Father Gastão Oliveira, pastor of Santo Christo Parish in Fall River, acknowledged that the passing of the bill could not have happened if Catholics and other organizations hadn’t gotten involved in the campaign: “The Holy Father, St. John Paul II, at the close of the celebration of the Jubilee Year, requested that all Christian communities of the world begin the 21st century and the third millennium with a renewed energy to transform the world by the values specified by Evangelical Justice. This request will never be accomplished without the active involvement of all Christians in the building of the society in which we live.
“In other words: this will only happen if the Catholics actively involve themselves in the political process — and exercise their right to vote. The bishops of the United States, in their pastoral letter ‘Faithful Citizenship’ of September 1999, instructed all parish priests to impress upon their faithful the necessity for each of them to register in the electoral process, and to become active in the political life of the community. It is in this spirit of non-partisanship and integration in the United Interfaith Action that we as a parish have been working.
“This is the spirit of our success here at Santo Christo Parish — the parishioners understand their faith commitment with the Social Gospel of the Church throughout the years and also help the Church to transform the world in the spirit of the Gospel by actively participating in the events of justice.”
Carol Cioe, UIA president, said that the pastors in the Fall River Diocese were incredibly supportive and welcoming of the campaign initiative, including Father John Ozug, rector of the Cathedral of St. Mary of the Assumption in Fall River and that “signatures were obtained at many locations by volunteers of all ages,” said Cioe, adding that the passing of the bill was “received with joy and a sense of relief that people will get a much-deserved raise, and a sense of pride because we helped make it happen.”
Now the UIA and the parishes are turning their attention to the “Earned Sick Days” benefit that made it to the ballot for this fall; “We still have work to do regarding the earned sick time petition,” said Cioe. “People should not have to choose between staying home with their children when they are sick, losing a day’s pay, or worse — getting fired.”
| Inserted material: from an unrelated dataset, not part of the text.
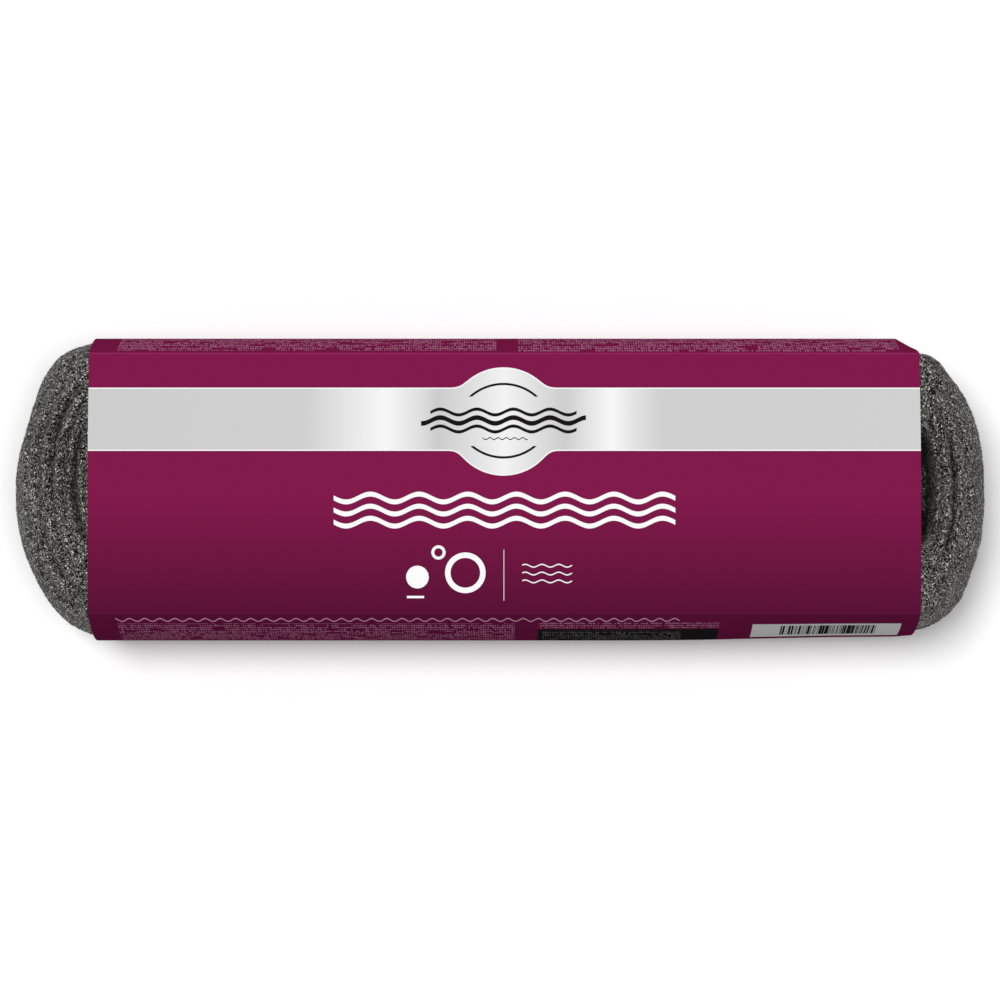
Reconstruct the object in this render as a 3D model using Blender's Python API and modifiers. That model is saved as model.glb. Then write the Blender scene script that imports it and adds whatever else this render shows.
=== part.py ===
"""A pad of steel wool: one long ribbon of wool wound into an oblong coil and held in a folded card band.

The pad lies on its back with the front panel of the band up. X runs along the pad, Y across it and Z up,
in metres. The origin is on the surface that the pad rests on, below the middle of the wool.
"""

import math

import bmesh
import bpy
from mathutils import Vector, noise

# Card band: a strip of board folded at four creases, its two ends lapped and glued on the back panel
BAND_LENGTH = 0.214  # along the pad
BAND_OFFSET = 0.0011  # how far the band sits to the right of the wool's middle
CARD = 0.0004  # thickness of the board
PANEL_WIDTH = 0.0674  # front and back panels, from crease to crease
CREASE_HEIGHT = 0.057  # front creases above the rest face
FRONT_CROWN = 0.003  # rise of the front panel between its creases
SIDE_SWELL = 0.006  # how far the wool pushes each side panel out
FLAP_EDGE = 0.012  # Y of the outer end of the strip, on the back panel
LAP = 0.018  # how far the strip's ends lap
GLUE_LINE = 0.0001  # film of glue between the lapped ends
EASE_LENGTH = 0.0044  # the stretch at each end of the band where the side panels are pressed in
EASE_AT_CORNER = {(-1, 1): 0.0, (-1, -1): 0.0, (1, 1): 0.5, (1, -1): 0.06}  # (X, Y) signs: share lost
LEAN = 0.17  # share of its swell that the -Y side panel also loses towards the right
LEAN_STRETCH = (0.035, 0.1)  # where along the band it does so, from the band's middle

# Coil of wool
STRAIGHT_LENGTH = 0.2016  # of each turn, between the round ends
END_REACH = 0.0265  # length of each round end, beyond the straight stretch
OUTLINE_POWER = 2.2  # superellipse power of the round ends, seen from above
END_NARROWING = 1.5  # how much faster the turns shorten than they narrow, towards the core
TURN_PITCH = 0.00395  # thickness of one turn of the ribbon
CORE_HALF_WIDTH = 0.0035  # the coil's core, inside the last whole turn
SHOULDER = 0.0022  # how far in from the outline the outer turn's edges lie
END_ROUNDING = 0.016  # width of the rounding from the outline to the full thickness, at the ends
ROUND_POWER = 2.3  # superellipse power of that rounding
WOOL_CLEARANCE = 0.0004  # between the wool and the inside of the band
RELEASE = 0.5  # how fast the wool spreads again past the edge of the band
TAIL_ANGLE = math.radians(-18)  # where the ribbon's outer end lies, on the right end
TAIL_STEP = 0.0004  # how far the ribbon's outer end stands proud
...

This is a list of the 21 parishes that participated: Our Lady of Assumption, Our Lady of Mount Carmel, Our Lady of Guadalupe at St. James, St. Lawrence, and St. Anthony’s of New Bedford; St. Michael’s, St. Joseph’s, Santo Christo, St. Mary’s, Sacred Heart, Holy Name, Holy Trinity, and St. Anthony’s of Fall River; St. Bernard’s Parish of Assonet; St. George’s Parish in Westport; St. Dominic’s Parish in Swansea; St. Vincent de Paul and St. John the Evangelist in Attleboro; St. Patrick’s Parish in Wareham; St. John Neumann Parish in Freetown; St. Anthony’s Parish in Mattapoisett; and St. Joseph’s Parish Fairhaven.